Is it important for sailmakers to go to regattas?
For us it is absolutely useless. We do not seek more visibility. Neither do we try to teach sailors. If the sailor is not able to adjust our sails perfectly without our help, it means that sailing the Snipe is too difficult for him.
Sailing is like a dress. The rich can afford to buy the best, but if the rich man is fat, he will never look good in the dress.
So, getting back to your question, we do not go to regattas because we don’t want to teach anything to anyone. We don’t have tuning guides.
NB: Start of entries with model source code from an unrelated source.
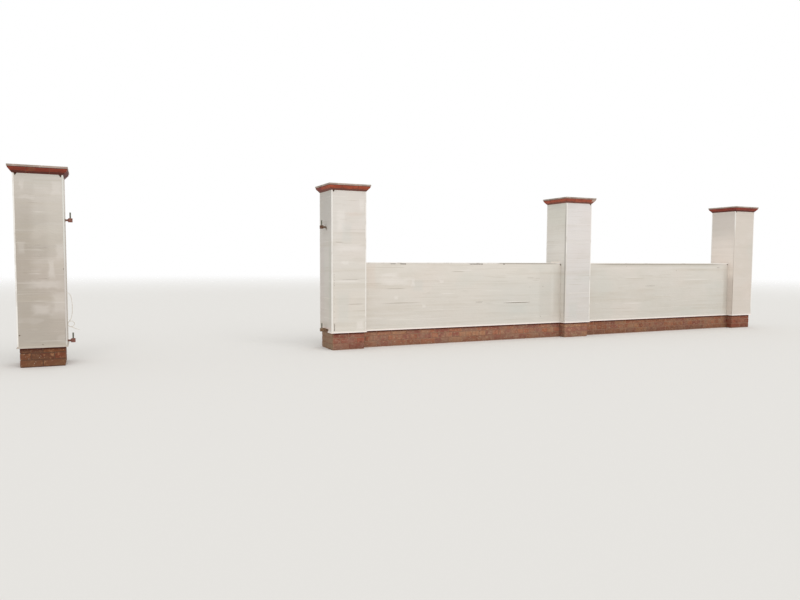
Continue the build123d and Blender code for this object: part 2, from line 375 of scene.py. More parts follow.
def mortar_body(name, low, high, finish):
    """The joints' mortar: a block a little inside the bricks' faces, and uneven."""
    x0, y0, z0 = low.x + joint_recess, low.y + joint_recess, low.z
    x1, y1, z1 = high.x - joint_recess, high.y - joint_recess, high.z
    along = stations(x0, x1, mortar_cell)[:-1]
    across = stations(y0, y1, mortar_cell)[:-1]
    outline = [(x, y0) for x in along] + [(x1, y) for y in across]
    outline += [(x0 + x1 - x, y1) for x in along] + [(x0, y0 + y1 - y) for y in across]
    plinth_top = min(mortar_shown, z1)
    levels = stations(z0, plinth_top, mortar_cell)[:-1] + [plinth_top, z1]

    def uneven(x, y, z):
        shift = mortar_stray * soft_noise(Vector((x, y, z)) * 40)
        return (x + shift, y - shift, z)

    bm = bmesh.new()
    loft(bm, [[uneven(x, y, z) for x, y in outline] for z in levels])
    return as_object(name, bm, finish)


def pier_bond(centre, low, high, turned):
    """Six bricks to a course round the pier, each course turned a quarter on the last."""
    across = (brick_length + joint) / 2
    out = (high.y - low.y - brick_width) / 2 - face_clearance
    quarter = math.pi / 2
    bricks = ((-across, -out, 0), (across, -out, 0), (-across, out, 0), (across, out, 0))
    bricks += ((-out, 0, quarter), (out, 0, quarter))
    places = []
    for number in range(math.ceil(high.z / course - least_course)):
        foot = number * course + joint
        tall = min(brick_height, high.z - foot)
        for x, y, turn in bricks:
            if (number + turned) % 2:
                x, y, turn = -y, x, turn + quarter
            places.append(((centre + x, y, foot + tall / 2), turn, (1, 1, tall / brick_height)))
    return places


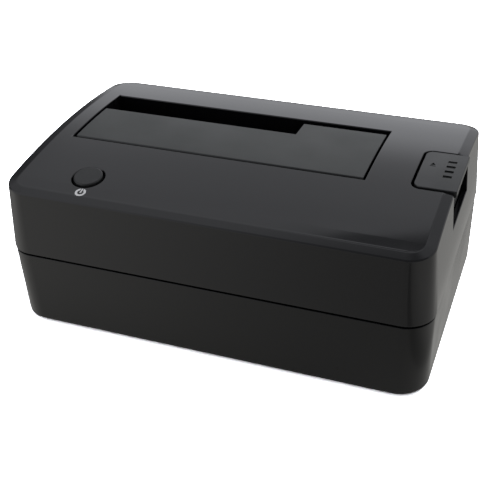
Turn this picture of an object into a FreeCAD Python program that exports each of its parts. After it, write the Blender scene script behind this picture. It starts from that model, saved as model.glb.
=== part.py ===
import FreeCAD, Part
import math
import os

# Hard drive docking station, in millimetres.
# Origin: centre of the footprint on the surface that the feet rest on.
# +X runs along the long front to the eject button's end, +Y to the back, +Z up.

Vector = FreeCAD.Vector

# Outer body. Length and width are those of the outer edge of the roof.
top_length = 140.8
top_width = 89.4
body_height = 55.8
parting_height = 28.3
wall_flare = 1.4
top_corner_radius = 8.0
bottom_corner_radius = 10.0
arch_rise = 3.9
bevel_width = 3.0
bevel_fall = 0.7
foot_proud = 1.0

# Moulded walls
wall = 2.2
roof_thickness = 2.5
floor_thickness = 2.0
lower_step = 0.3
lower_draft = 0.3
bottom_edge_radius = 1.2
bottom_edge_steps = 3

# Parting line: a shadow groove outside, and a tongue in a rebate inside
groove_height = 0.9
groove_depth = 1.0
rebate_depth = 1.4
rebate_height = 2.2
tongue_gap = 0.15

# Roof that is left beside and behind the bay opening. A drive 101.6 wide has its play in between.
left_margin = 9.2
right_margin = 28.1
back_margin = 19.3
side_play = 0.95

# Drive thickness, its play, the room that the open flap takes in front of it, and its connector
drive_thickness = 26.1
back_play = 0.5
flap_parking = 9.9
connector_from_side = 30.13
connector_from_face = 3.5

# Slot that the flap leaves for thin drives
small_drive_width = 69.85
small_slot_extra = 3.35
small_slot_depth = 12.6

# Bay tub under the roof
rim_wall = 1.6
rim_depth = 9.8
bay_floor_thickness = 2.0
toe_ledge_height = 2.5
toe_ledge_play = 0.6
bay_rib_thickness = 1.2
bay_rib_depth = 1.8
bay_rib_count = 5
slot_gap = 0.6

# Screws that hold the bay to the roof
bay_ear_radius = 3.4
bay_ear_reach = 4.0
bay_ear_thickness = 2.0
bay_ear_inset = 11.2
small_screw_radius = 1.1
small_screw_head_radius = 2.3
small_screw_head_height = 1.5
small_screw_bite = 4.0
blind_end = 0.5
screw_head_rounding = 0.45
screw_recess_reach = 0.6
screw_recess_half_width = 0.14
screw_recess_depth = 0.5

# Flap and its hinge
flap_gap = 0.8
flap_front_gap = 1.0
flap_back_gap = 3.1
flap_front_rounding = 0.6
flap_drop = 0.15
flap_thickness = 2.0
hinge_setback = 2.2
hinge_depth = 4.35
hinge_pin_radius = 1.0
knuckle_radius = 1.85
knuckle_length = 11.0
knuckle_inset = 1.2
flap_rib_depth = 1.6
flap_rib_thickness = 1.2
flap_rib_count = 4
stop_nub_width = 4.0
stop_nub_height = 1.0
flap_spring_wire_radius = 0.25
flap_spring_coil_radius = 1.55
flap_spring_turns = 6.25
flap_spring_pitch = 0.8
flap_spring_leg = 8.0

# Power button, its switch and its board
power_button_from_left = 26.5
power_button_from_front = 12.3
power_button_radius = 4.8
power_button_gap = 0.6
power_button_edge = 0.3
power_button_proud = 0.7
power_collar_depth = 3.8
power_collar_wall = 2.0
power_flange_width = 0.9
power_flange_thickness = 1.0
power_stem_radius = 1.5
power_stem_length = 0.8
plunger_radius = 1.6
plunger_length = 2.6
switch_size = 8.5
switch_height = 6.5
switch_edge = 0.5
switch_leg_radius = 0.4
switch_leg_length = 0.8
switch_leg_count = 3
power_stroke = 1.2
button_board_length = 28.0
button_board_width = 18.0
board_thickness = 1.6
button_board_corner_radius = 1.0
button_boss_inset = 2.5
button_boss_radius = 2.8
lamp_from_switch = 1.6
lamp_length = 3.2
lamp_width = 1.6
lamp_base_height = 0.6
lamp_lens_length = 2.0
lamp_lens_width = 1.4
lamp_lens_height = 0.6

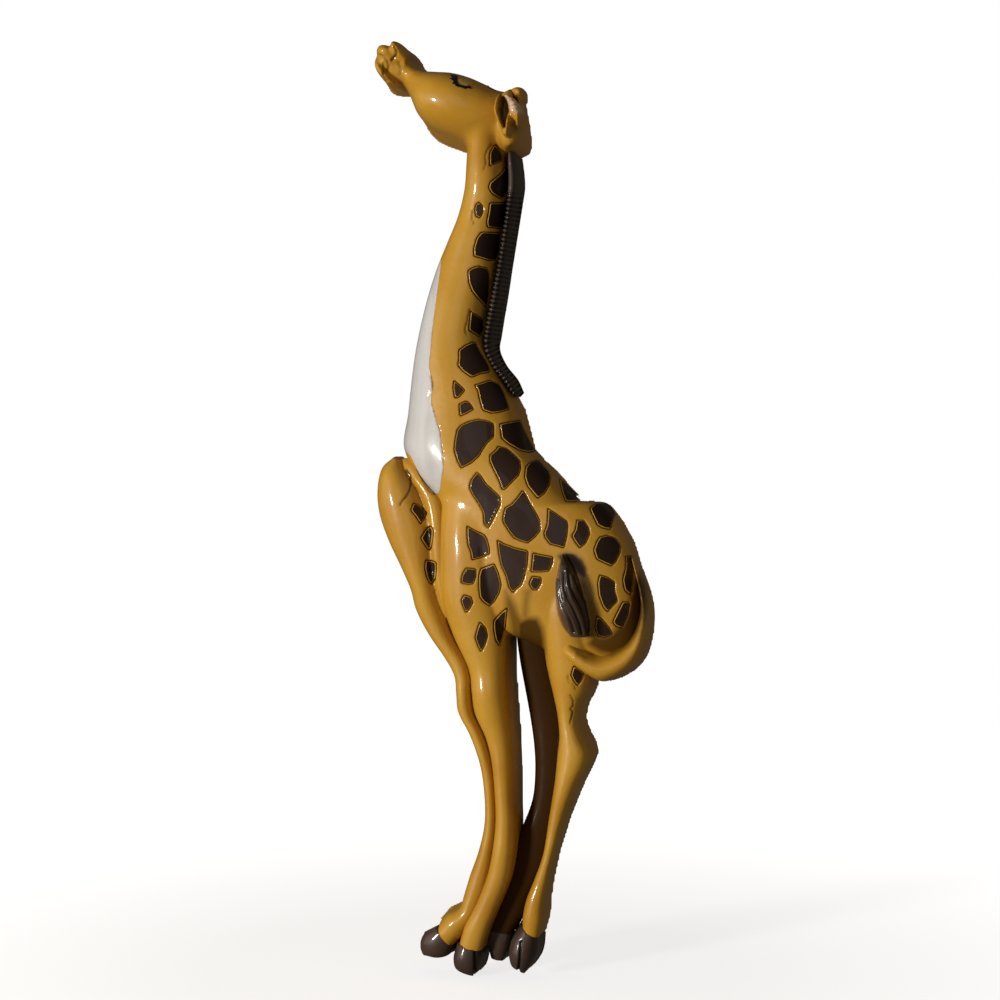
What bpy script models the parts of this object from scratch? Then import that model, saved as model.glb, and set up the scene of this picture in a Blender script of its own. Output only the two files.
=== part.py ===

We prefer to understand, before designing a sail, the customer. If he is fat, we make a sail that will fit him. When our carrier pidgeons deliver it to his next regatta, he will know exactly how to adjust it, because it is designed to fit to his skills perfectly. Just like a dress.
Do you study the products of the other sailmakers?
We study Nature, Man and his achievements, the interaction between Man and other living beings. γνῶθι σεαυτόν. Know thyself. Observation is in the nature of the curious man.
This is all that is necessary to refine our methods, which have worked well for over 80 years.
If your sails require so many hours of specialized work, I imagine that the price is very high.
I never discuss price. But I can tell you that our sails are a good investment, because they increase in value over time. Recently one of our ten year old sails sold at about 10 times the original price.
We are not speculators. Our only speculation is philosophical. We search – with work, meditation, philosophy and prayer – to strive for the uncaused cause, the First Cause, i.e. God.
So even those who are not sailors but who appreciate great art will be rewarded in the next life for buying our sails in this one.
And now, I regret, but I have to kill you.